Hobley believed that the British could only control the region through force: “The reaction of a native race to control by a civilized Government varies according to their nature, and to their form of government, but in every case a conflict of some kind is inevitable, before the lower race fully accepts the dictum of the ruling power.”22 Starting in 1896, Hobley mounted a series of vicious punitive expeditions against the Luo clans who opposed British rule. He referred to the Luo as “the Kavirondo,” and on several occasions between 1896 and 1900 the British confronted what they called “recalcitrant Kavirondo sections” in open battle. The Luo’s arrows and spears were no match for the Maxim machine gun and the Hotchkiss cannon, and several hundred Luo warriors were killed in each clash. Usually the British followed up their attacks by confiscating the livestock and destroying the houses of the Luo. In this way the British established a form of colonial dictatorship, imposed and maintained by violence, and totally indifferent to the needs or wishes of the Africans.
Not all the Luo clans were hostile to the British, and the colonists became adept at “divide and rule” as they pitted clan against clan. (The Luo have a saying for it: Kik ilaw winy ariyo—“Don’t chase two birds at once.”) Those groups who accepted colonial authority were treated as “friendlies” and received special privileges. British policy called for colonial administrations to be based on indigenous political systems, so the new administrative borders were designed to mirror the boundaries of the pinje, or Luo clan system. However, unlike the traditional Luo ruoth, who acted as guardians of traditional laws and customs, the newly appointed chiefs signed up by the British were effectively African civil servants, paid for and given their wide-ranging powers by the imperial authority. In this way, the colonial administrators recruited local labor to impose control in the region and to collect the taxes that were beginning to be levied on the Africans.
One such chief was Paul Mboya, who governed the Kendu Bay area when Hussein Onyango was living there in the 1930s. An important man in the community, Mboya had been the first Luo to be ordained as a pastor in the Seventh-Day Adventist church. Later the British made him chief in Karachuonyo in south Nyanza, and then secretary of the regional African District Council.23 Sarah Obama’s youngest brother, Abdo Omar Okech, said that his brother-in-law made an enemy of Mboya by standing up to him over forced labor:
Onyango wanted Africans to walk freely. So he had this argument with Paul, because during those times, there was forced labor, which was introduced by the white men. The chief’s representatives would come around and take you to work on the farms. Paul organized this because he was the chief, but Onyango opposed this. Paul was misusing his power. If somebody said they were sick and could not go out and work for the white men, Paul would just take you forcefully because he was a powerful man.

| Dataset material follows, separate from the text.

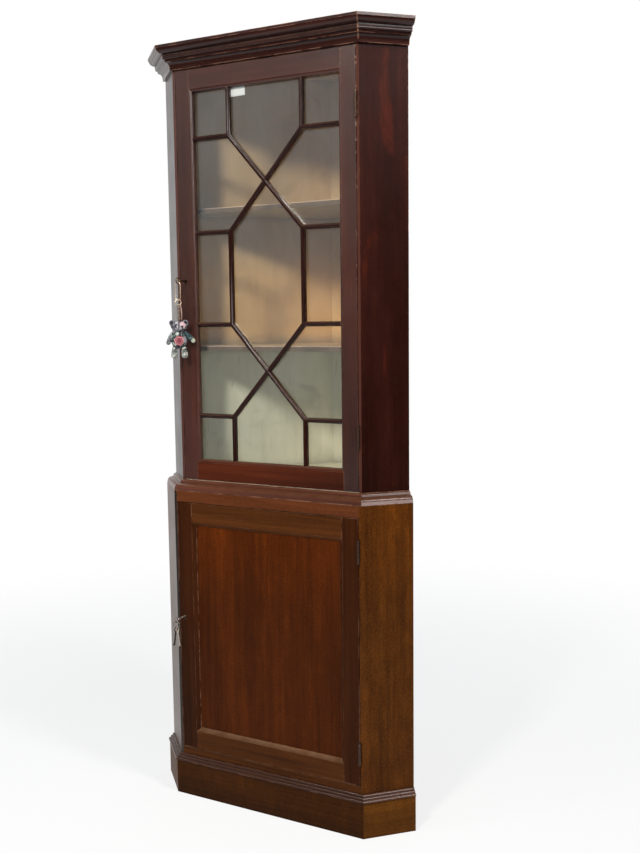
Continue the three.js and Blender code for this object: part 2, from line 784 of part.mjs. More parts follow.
// Door leaf with its frame, hinge recesses, keyhole, lock, bolt and hinge leaves
function doorLeaf(door) {
  const { word, inset, bottom, height, width, keyholeRise, hingeInset, finish } = door;
  const group = new THREE.Group();
  group.position.set(0, inset, bottom);
  const frame = doorFrame(door);
  const hinges = hingeBottoms(0, height, hingeInset);
  const keyX = -width / 2 + keyholeInset;
  const keyhole = faceShape(keyholeShape(linerWall + seam), -overrun, frontThickness + overrun)
    .translate(keyX, 0, keyholeRise);
  const recesses = [hinges.bottom, hinges.top].map((z) => leafRecess(-1, width / 2, 0, z));
  group.add(named(`${word}_door_left_stile`, cutAway(frame.left, keyhole), finish));
  group.add(named(`${word}_door_right_stile`, cutAway(frame.right, ...recesses), finish));
  group.add(named(`${word}_door_top_rail`, frame.top, finish));
  group.add(named(`${word}_door_bottom_rail`, frame.bottom, finish));
  group.add(named(`${word}_lock`, lockBody().translate(keyX, 0, keyholeRise), "brass"));
  group.add(named(`${word}_lock_bolt`, boltBody().translate(keyX, 0, keyholeRise), "brass"));
  for (const [level, z] of [["low", hinges.bottom], ["high", hinges.top]]) {
    const leaf = hingeLeaf(-1, inset, bottom + z).translate(0, -inset, -bottom);
    group.add(named(`${word}_hinge_${level}_door_leaf`, leaf, "brass"));
  }
  return group;
}

const upperDoor = {
  word: "upper",
  inset: upperSetback,
  bottom: upperDoorBottom,
  height: upperDoorHeight,
  width: 2 * (halfOpening(upperSetback) - doorGap),
  stile: upperStileWidth,
  topRail: upperTopRailWidth,
  bottomRail: upperBottomRailWidth,
  sections: [ovoloSection(glazingMould, 0)],
  keyholeRise: upperKeyholeRise,
  hingeInset: upperHingeInset,
  finish: "upperDoor",
};

const lowerDoor = {
  word: "lower",
  inset: 0,
  bottom: lowerDoorBottom,
  height: lowerDoorHeight,
  width: 2 * (halfOpening(0) - doorGap),
  stile: lowerStileWidth,
  topRail: lowerTopRailWidth,
  bottomRail: lowerBottomRailWidth,
  sections: [bevelSection(panelMould), panelLip()],
  keyholeRise: lowerKeyholeRise,
  hingeInset: lowerHingeInset,
  finish: "lowerDoor",
};

// The lip behind the panel closes its groove
function panelLip() {
  const lipWidth = panelMould.width / 2;
  const start = panelMould.depth + panelThickness + 2 * seam;
  const root = -rootOverlap;
  const corners = [[root, start], [lipWidth, start], [lipWidth, frontThickness], [root, frontThickness]];
  return corners.map(([x, y]) => new THREE.Vector2(x, y));
}

function sheetInFrame(door, front, thickness) {
  const { width, height, stile, topRail, bottomRail } = door;
  const half = width / 2 - stile - seam;
  return block(-half, half, front, front + thickness, bottomRail + seam, height - topRail - seam);
}

function upperDoorGroup() {
  const group = doorLeaf(upperDoor);
  const glassFront = glazingMould.depth + seam;
  group.add(named("upper_door_glass", sheetInFrame(upperDoor, glassFront, glassThickness), "glass"));
  group.add(named("upper_door_glazing_bars", glazingBars(upperDoor), "upperDoor"));
  return group;
}

function lowerDoorGroup() {
  const group = doorLeaf(lowerDoor);
  const panelFront = panelMould.depth + seam;
  group.add(named("lower_door_panel", sheetInFrame(lowerDoor, panelFront, panelThickness), "lowerDoor"));
  return group;
}

// A swelling, tapering stuffed shape: a ball stretched to its half sizes, wider below or above
function stuffed({ across, deep, high, taper }, grow = 0) {
  const geometry = new THREE.SphereGeometry(1, softSegments, softRings).rotateX(Math.PI / 2);
  const position = geometry.attributes.position;
  for (let i = 0; i < position.count; i += 1) {
    const swell = 1 + taper * position.getZ(i);
    position.setXYZ(
      i,
      position.getX(i) * swell * (across + grow),
      position.getY(i) * swell * (deep + grow),
      position.getZ(i) * (high + grow),
    );
  }
  return geometry;
}

function limb(size, side) {
  return stuffed(size).rotateY(-side * size.splay).translate(side * size.out, 0, -size.drop);
}

// Toy bear, hung a little turned, the top of its head at the origin. Larger pieces cut smaller ones.
function toyBear() {
  const group = new THREE.Group();
  const headAt = (grow) => stuffed(bearHead, grow).translate(0, 0, -bearHead.high);
  const bodyAt = (grow) => stuffed(bearBody, grow).translate(0, 0, -bearBody.drop);
  const ear = (side) => stuffed({ ...bearEar, taper: 0 })
    .translate(side * bearEar.out, 0, bearEar.up - bearHead.high);
  const head = cutAway(joined(headAt(0), ear(-1), ear(1)), bodyAt(softGap));
  group.add(named("bear_body", bodyAt(0), "cloth"));
  group.add(named("bear_head", head, "cloth"));
  for (const [side, word, arm] of [[-1, "left", bearLeftArm], [1, "right", bearRightArm]]) {
    const larger = [bodyAt(softGap), headAt(softGap)];
    group.add(named(`bear_${word}_arm`, cutAway(limb(arm, side), ...larger), "cloth"));
    group.add(named(`bear_${word}_leg`, cutAway(limb(bearLeg, side), ...larger), "cloth"));
  }
  group.rotation.z = bearTurn;
  return group;
}

// A clasp ring, fused chain links and a ribbon. The wire that it hangs on is at the origin.
function fobChain() {
  const topRise = loopWire + claspSlack + claspWire;
  const clasp = wireRing(claspRadius, claspRadius, claspWire)
    .rotateZ(Math.PI / 2 - claspTurn).translate(0, 0, topRise - claspRadius);
  const start = topRise - 2 * claspRadius;
  const pitch = chainLength / chainLinks;
  const linkHalfHeight = pitch / 2 + linkWire / 2;
  const pieces = [clasp];
  for (let link = 0; link < chainLinks; link += 1) {
    const turn = link % 2 === 0 ? 0 : Math.PI / 2;
    const z = start - pitch * (link + 1 / 2);
    const ring = wireRing(linkHalfWidth, linkHalfHeight, linkWire, linkSegments, linkSides);
    pieces.push(ring.rotateZ(turn).translate(0, 0, z));
  }
  const foot = start - chainLength;
  const ribbonTop = start + claspWire;
  const x0 = ribbonOffset - ribbonWidth / 2;
  const y = ribbonThickness / 2;
  pieces.push(block(x0, x0 + ribbonWidth, -y, y, foot, ribbonTop));
  pieces.push(block(0, x0 + ribbonWidth, -y, y, ribbonTop - linkWire, ribbonTop));
  pieces.push(block(0, x0 + ribbonWidth, -y, y, foot, foot + linkWire));
  return { geometry: joined(...pieces), lowest: foot - linkWire / 2 - linkWire };
}

function keyPlace(door, reach) {
  return [-door.width / 2 + keyholeInset, door.inset - reach, door.bottom + door.keyholeRise];
}

function upperKeyGroup() {
  const group = new THREE.Group();
  group.position.set(...keyPlace(upperDoor, upperKeyReach));
  group.add(named("upper_key", lockKey(upperKeyReach), "brass"));
  const loopTop = -bowRadius + bowWire + seam + loopWire;
  const loop = wireRing(loopHalfWidth, loopHalfHeight, loopWire).translate(0, 0, loopTop - loopHalfHeight);
  group.add(named("key_loop", loop, "gilt"));
  const loopFoot = loopTop - 2 * loopHalfHeight;
  const chain = fobChain();
  group.add(named("fob_chain", chain.geometry.translate(0, 0, loopFoot), "gilt"));
  const bear = toyBear();
  bear.position.set(0, 0, loopFoot + chain.lowest - seam);
  group.add(bear);
  return group;
}

function lowerKeyGroup() {
  const group = new THREE.Group();
  group.position.set(...keyPlace(lowerDoor, lowerKeyReach));
  group.add(named("lower_key", lockKey(lowerKeyReach), "steel"));
  const ringTop = -bowRadius + bowWire + seam + spareRingWire;
  const ring = wireRing(spareRingRadius, spareRingRadius, spareRingWire)
    .translate(0, 0, ringTop - spareRingRadius);
  group.add(named("spare_key_ring", ring, "steel"));
  const ringFoot = ringTop - 2 * spareRingRadius;
  const hang = spareBowRadius - spareBowWire - spareSlack - spareRingWire;
  const lift = spareRingRadius - Math.sqrt(spareRingRadius ** 2 - spareOffset ** 2);
  for (const [side, word] of [[-1, "left"], [1, "right"]]) {
    const key = keyBody(spareBowRadius, spareBowWire, spareShankRadius, spareShank)
      .rotateX(-Math.PI / 2).translate(0, 0, -hang)
      .rotateY(-side * spareSplay).translate(side * spareOffset, 0, ringFoot + lift);
    group.add(named(`spare_key_${word}`, key, "steel"));
  }
  return group;
}

const cupboard = new THREE.Group();
cupboard.position.set(0, -originSetback, 0);
cupboard.add(lowerCase(), upperCase(), cornice());
cupboard.add(upperDoorGroup(), lowerDoorGroup(), upperKeyGroup(), lowerKeyGroup());

export default cupboard;
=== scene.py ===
"""Looks for a standing corner cupboard. Metres, +Z up, the front looks along -Y."""
import json
import math
from functools import partialmethod

import bmesh
import bpy
from mathutils import Matrix, Vector

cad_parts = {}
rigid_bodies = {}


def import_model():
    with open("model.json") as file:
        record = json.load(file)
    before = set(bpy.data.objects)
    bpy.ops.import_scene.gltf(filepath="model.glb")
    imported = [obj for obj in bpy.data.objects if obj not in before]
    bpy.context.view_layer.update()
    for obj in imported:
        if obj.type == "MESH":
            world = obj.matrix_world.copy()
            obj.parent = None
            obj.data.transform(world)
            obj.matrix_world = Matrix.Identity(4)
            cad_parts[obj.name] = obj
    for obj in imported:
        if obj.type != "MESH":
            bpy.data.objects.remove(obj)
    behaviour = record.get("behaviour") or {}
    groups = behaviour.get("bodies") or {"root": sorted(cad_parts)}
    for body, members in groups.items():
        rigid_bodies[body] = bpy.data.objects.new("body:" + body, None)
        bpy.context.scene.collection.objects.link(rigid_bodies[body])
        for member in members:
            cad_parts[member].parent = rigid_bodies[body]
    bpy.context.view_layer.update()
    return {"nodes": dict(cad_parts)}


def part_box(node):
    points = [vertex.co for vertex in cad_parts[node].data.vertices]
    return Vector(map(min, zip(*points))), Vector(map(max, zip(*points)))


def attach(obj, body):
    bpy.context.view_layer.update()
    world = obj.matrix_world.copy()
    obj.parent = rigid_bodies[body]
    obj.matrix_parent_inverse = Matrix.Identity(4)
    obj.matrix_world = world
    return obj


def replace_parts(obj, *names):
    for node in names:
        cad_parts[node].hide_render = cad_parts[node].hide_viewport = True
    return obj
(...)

Another favorite of the British was Ng’ong’a Odima, the chief in charge of the whole of the Alego region, north of Winam Gulf. A reliable and enthusiastic supporter of British rule, Odima grew wealthy and powerful from the benevolence of the colonial administration; like many of the new breed of African officials, he also abused his position. The chiefs, who were frequently employed as hut counters and tax collectors, often overcharged villagers, refused to issue them receipts for payments, and forced people to feed them during the course of their administrative duties.24 The Luo historian Bethwell Ogot believes this early form of patronage ultimately led to the normalization of dishonest profiteering in Kenyan society:
Thus new allies were co-opted by the British and new pivots of patronage were created at different levels of t
he social and political system. In this way, corruption began to manifest itself [in Kenya] in various forms such as nepotism, bribery, looting and gradually it became entrenched and tolerated as an essential ingredient of governance.25
The system worked effectively, and within a very few years the Luo were pacified, becoming loyal supporters of British rule in Kenya. According to Hobley, the great advantage of the “Kavirondo” was that:
Once they were beaten they readily made peace and, once they had made peace, it was peace, for within a few hours the women were in camp selling food, and one had no anxiety about a subsequent treacherous attack either at night or on the road. Under these circumstances mutual respect gradually supervened and we became great friends.26
Having quelled the opposition of the Luo and other tribes by the early twentieth century, the IBEAC turned its attention to the finances of the railway. The final cost of over £5.5 million was 80 percent over budget, and the British realized that the line had no chance of paying for itself.